A la manière des planètes qui gravitent autour d’un astre central (appelés les “errants” dans le film), il y a des personnages qui gravitent autour d’Hypatie, point central du récit. Le jeune Davus est d”abord esclave d’Hypatie et de son père. Mais le garçon est amoureux de sa maîtresse. Il voit la richesse des païens et la pauvreté des chrétiens qui ont besoin d’aide. Néanmoins, il peut profiter de la connaissance grâce aux cours que donnent Hypatie. Mais lorsque les chrétiens commencent à supplanter les païens, Davus passe du côté des militants, et n’hésite pas à user de la violence. Orestes est un des élèves d’Hypatie et il tente de séduire publiquement sa préceptrice. Mais celle-ci le rejette d’une manière assez surprenante. Déçu dans un premier temps, il va finalement devenir le meilleur ami d’Hypatie et elle sera son plus éminent conseiller lorsqu’il sera nommé préfet et converti au christianisme.

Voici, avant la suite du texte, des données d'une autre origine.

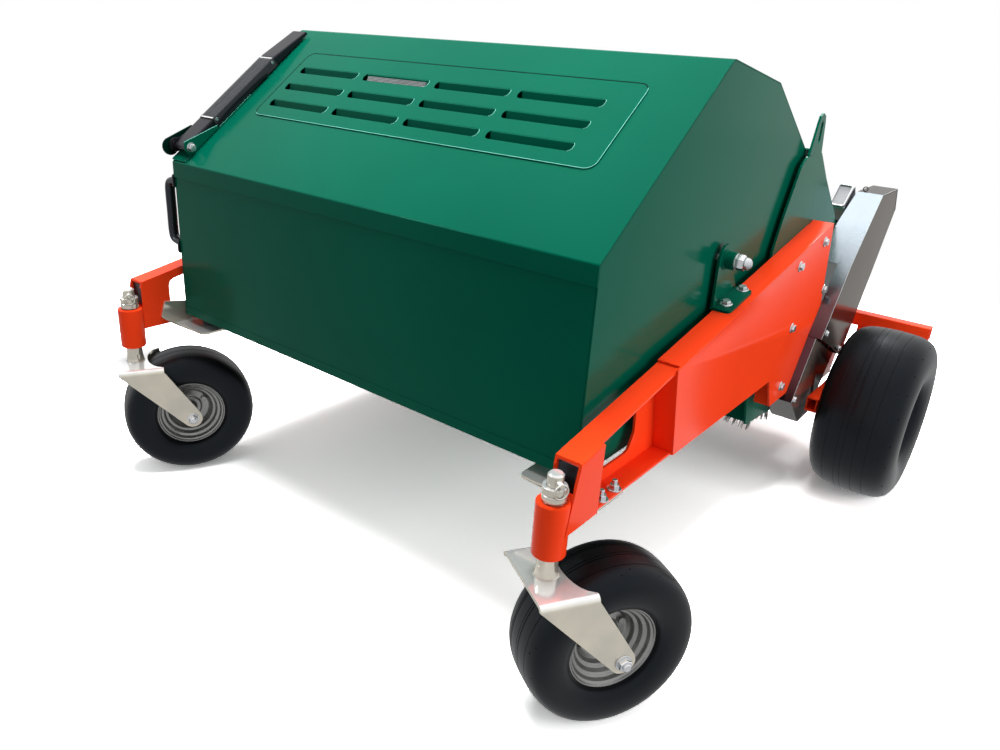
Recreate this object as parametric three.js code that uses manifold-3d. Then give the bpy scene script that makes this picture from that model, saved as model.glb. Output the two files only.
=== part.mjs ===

Tous les personnages se trouvent donc dans un questionnement perpétuel. Amour, passion, connaissance, violence, croyance, pouvoir. Quelles valeurs doivent primer ? Chaque protagoniste en choisit une au départ mais finit par dévier. Ainsi Davus choisit la violence mais finit dans la compassion. Oreste est dans la loyauté avant de finir dans la lacheté. Seule Hypatie, qui croit vivre dans un monde scientifiquement parfait, reste fidèle à ses principes même si cela implique le plus funeste des destins. Elle qui croyait que le cercle (forme parfaite par définition) régissait le monde, finit par découvrir que les planètes suivent une trajectoire elliptique, une forme impure. Ses idéaux s’écroulent alors et le chaos qui anime les hommes trouve finalement un sens. Si les planètes ne suivent pas une trajectoire parfaite, pourquoi le destin de l’humanité le devrait ?

On ressent la passion d’Alejandro Amenabar pour ce personnage féminin très fort. Avec Tesis et Les Autres, il semble vouloir dire que seules les femmes ont le pouvoir de remettre en question le monde qui nous entoure. De nombreux plans aériens ou même vus de l’espace, semblent suggérer que les hommes courent de manière erratique, sans aucune logique, occupés à s’entre-déchirer. La transmission des idées, du savoir et des croyances n’est pas mue par le bon sens. La recherche scientifique s’oppose à la religion, car il s’agit d’une perpétuelle remise en cause des acquis.

Agora n’est pas un chef d’oeuvre mais il n’en reste pas moins passionnant car il raconte une histoire. Ce qui n’est pas si commun que ça à l’heure des Harry Potter 12, Transformer 3 ou Shrek 4. Mentionnons pour finir qu’Hypatie est interprétée par Rachel Weisz, éblouissante, dont la beauté et la force intérieure forcent le respect.

Le blu-ray propose évidemment une très belle image, mettant bien en valeur la reconstitution à grand frais de l’Alexandrie de l’époque. Les décors, les costumes, et les éclairages très lumineux permettent de s’immerger totalement dans l’Histoire.

1 commentaires sur “Agora, d’Alejandro Amenabar”
  1. Un grand film classique. Comme d’hab avec ce petit diable d’Amenabar, qui se pose en roc à l’abri des modes. Youpi.